The US Federal Communications Commission (FCC) released a plan which could disrupt American online casino and poker players. The plan will roll back internet neutrality, which bans Internet Service Providers (ISPs) from prioritising websites or activities, as well as blocking access to specific sites. FCC chairman, Ajit Pai, announced his deregulation agenda on Tuesday, and while it is expected to be approved next month, it has already been met with resistance from companies like Amazon, Google and Facebook. The companies believe deregulating the internet will allow telecoms to determine what content customers see. Telecoms could also forget about looking after casinos and poker rooms in states where gambling is legal, resulting in consequences for players.

US Representative Frank Pallone has said he wants to introduce new legislation, which would, in effect, make the New Jersey sports betting case redundant. Pallone said he wants to introduce the Gaming Accountability and Modernization Enhancement Act (GAME), to give individual states the right to legalise online gambling. Currently, the Professional and Amateur Sports Protection Act (PASPA) prevents all US states from legalising sports betting. While four states managed to legalise it before the act was enforced in 1992, several other states, including New Jersey, are fighting for the right to change their laws.

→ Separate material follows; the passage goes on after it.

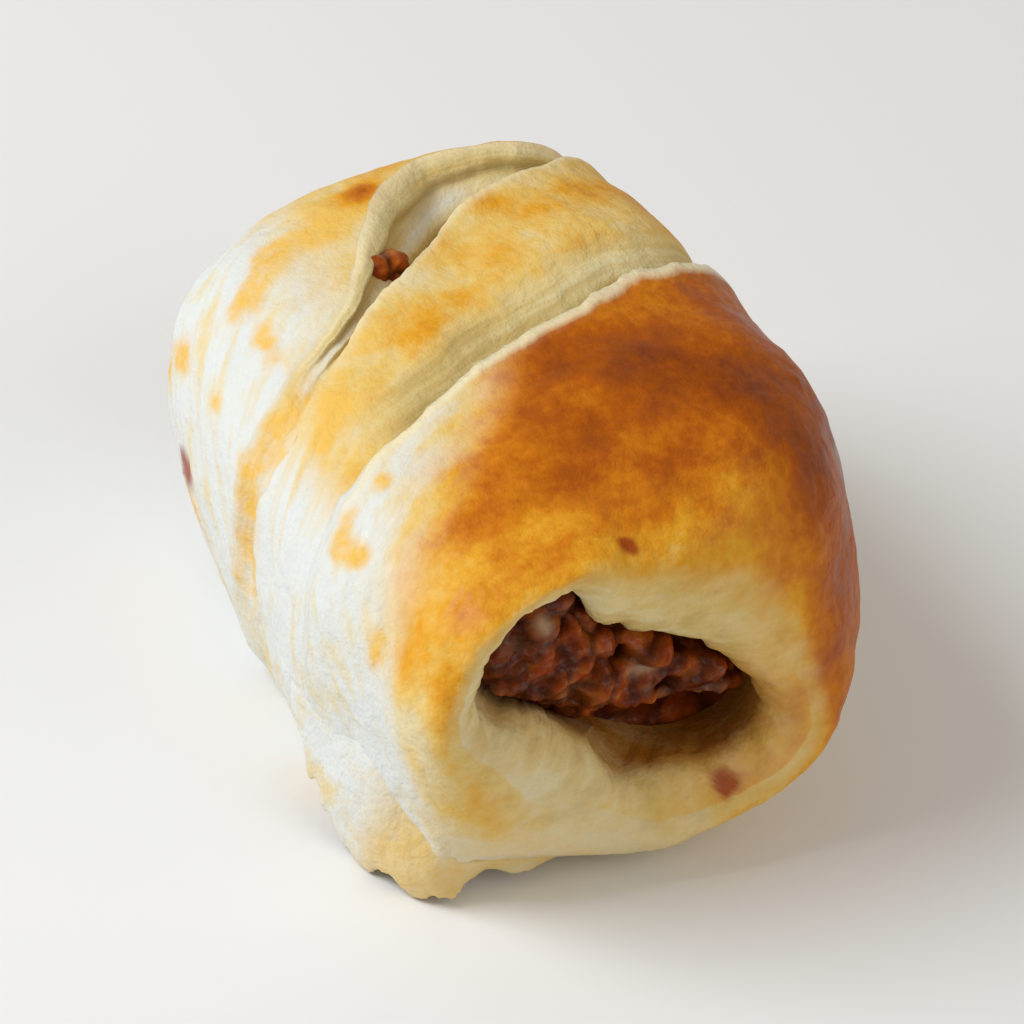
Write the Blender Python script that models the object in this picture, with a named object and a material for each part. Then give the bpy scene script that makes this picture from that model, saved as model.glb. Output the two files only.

Along with legalising online gambling, the Pennsylvanian gambling expansion included the addition of Category 4 satellite casinos. However, 88 towns and boroughs have filed resolutions prohibiting satellite casinos from being built where they live. There are 10 available satellite casinos, which are permitted to house up to 750 slot machines and 40 table games, but it’s not clear where they will set up shop.

Belgium says loot boxes count as gambling

The Belgian Gaming Commission (BCG) has found loot boxes, like in the latest Star Wars Battlefront II game, should be classified as gambling following an investigation. The regulator said the random nature of the boxes, and the fact you are risking money for an unknown prize, counts as gambling. The Minister of Justice, Koen Geens, also weighed in on the matter, stating that money and video gaming don’t mix and that the government would be looking to ban all in-game purchases. The BCG has urged other jurisdictions to follow suit, with Hawaii looking into reviewing the release of the EA game. A French politician has also penned a letter on the matter, while an Australian state regulator has agreed with the BGC’s stance.

Germany confirms casino operators need license to operate

The Bundesverwaltungsgericht or Federal Administrative Court of Germany has confirmed online casino and poker operators can only service Germans if they have a local license. Following a judgement over two offshore online casino operators that had been accepting German players, the court stated that the ban was constitutional and in line with European law. The two casinos continued to accept German players after a lower court ruled the licensing system was disorganised. The court overturning the decision has prompted calls for a regulatory overhaul, despite the State Treaty, which has caused a considerable amount of resistance between states and EU authorities.

Vietnamese locals to enter casinos within weeks

Vietnam locals will officially be able to enter local casinos next month, after the announcement of a three-year trial at the end of 2016. A long-standing ban has been lifted and finally confirmed by government advisor to Vietnam, Augustine Ha Ton Vinh. Last month a decree was released stating that locals would be able to enter land-based casinos provided they earned a minimum of VND 10 million a month, following the announcement the country would trial the program for three years last year to attract foreign investors.

Japan to submit problem gambling bill earlier than expected

Despite earlier reports that Japanese lawmakers were postponing their problem gambling bill, the governing Liberal Democratic Party, along with Komeito, agreed to an earlier timeline. According to GGRAsia, the two parties agreed to submit the problem gambling bill by December 9. The media outlet said several members from the two parties were even aiming to pass the anti-addiction framework during the current sitting. The expedited timeline is a surprise, given Japanese media outlets reported that the legislation would unlikely be submitted this year. The Integrated Resorts Implementation Bill is still in the works and the country’s lawmakers will likely debate it next year.